Mitsunori Kondoh comes to ITER with some very strong opinions on how to manage the construction phase of the project. "I will reconstruct CIE," he says, "in order to accelerate ITER construction."
As a fusion engineer and former project manager, he intends to observe the "three commandments of industry": cost, schedule and quality control.
One of Kondoh's first decisions upon arriving at ITER was the establishment of a task force of some ten engineers who will be directly recruited from the Members' industries. The new CIE Head expects them to come up with suggestions on how to rationalize and simplify the design of several of the machine's components.
Like everyone at ITER, Mitsunori Kondoh has his eyes fixed on November 2019. However, his vision goes far beyond First Plasma. "My perspective," he says, "is clearly that of the prototype reactor that will follow ITER. The more we contain the cost of ITER, the more money will be available when the time comes to build DEMO. And for some of the ITER Members, Japan among them, it is vital to have a DEMO ready by 2030."
This Wednesday, Irene Hinrichsen, the new German Consulate General based in Marseille, came to visit ITER. With her, came a delegation from industry lead by Kurt-Dieter Grill and Kurt Ebbinghaus from the German ITER Industry Forum (DIIF). After an in-depth discussion with ITER Director-General Osamu Motojima, the Consulate casually exchanged with the 26 German members of the ITER staff.
Despite the freezing temperatures that day, Mrs.
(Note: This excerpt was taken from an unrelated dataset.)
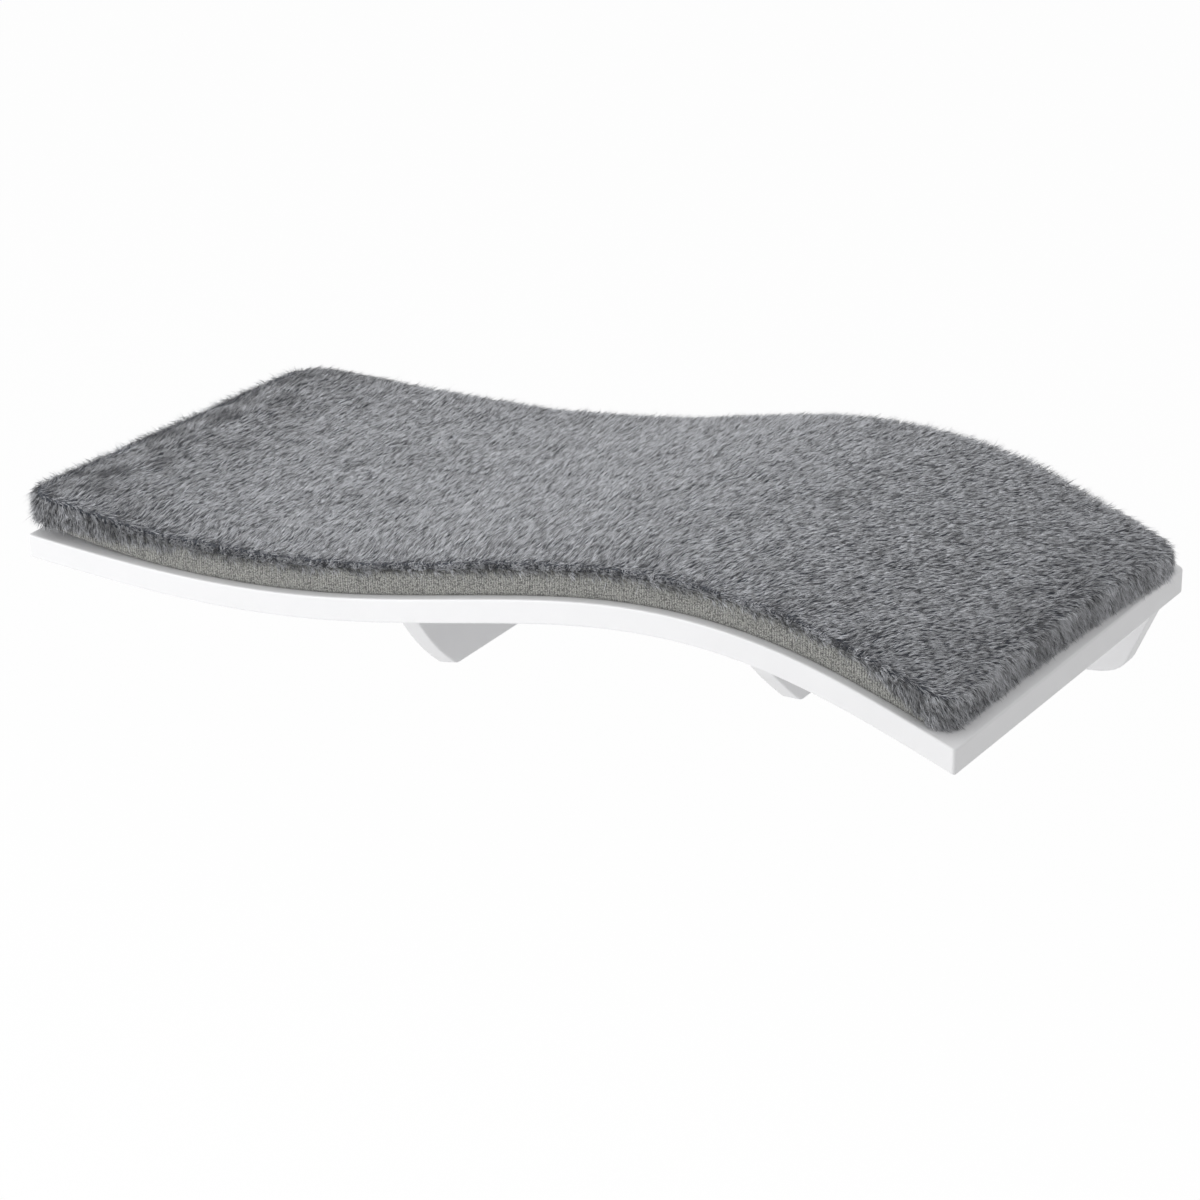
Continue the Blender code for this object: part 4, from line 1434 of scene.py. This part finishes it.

Hinrichsen did not decline the invitation to the construction site where Jean-Michel Bottereau from the Agence ITER France explained the latest developments.
One year ago, on Sunday 20 December 2009, our colleague Arturo Tanga and his wife Beatrice were killed in a tragic car accident. Arturo was the ITER Division Head responsible for heating and current drive systems (neutral beams, ion cyclotron heating and electron cyclotron heating). Beatrice was also a respected physicist. They both contributed so much in their respective fields and to the "fusion family." They will never be forgotten.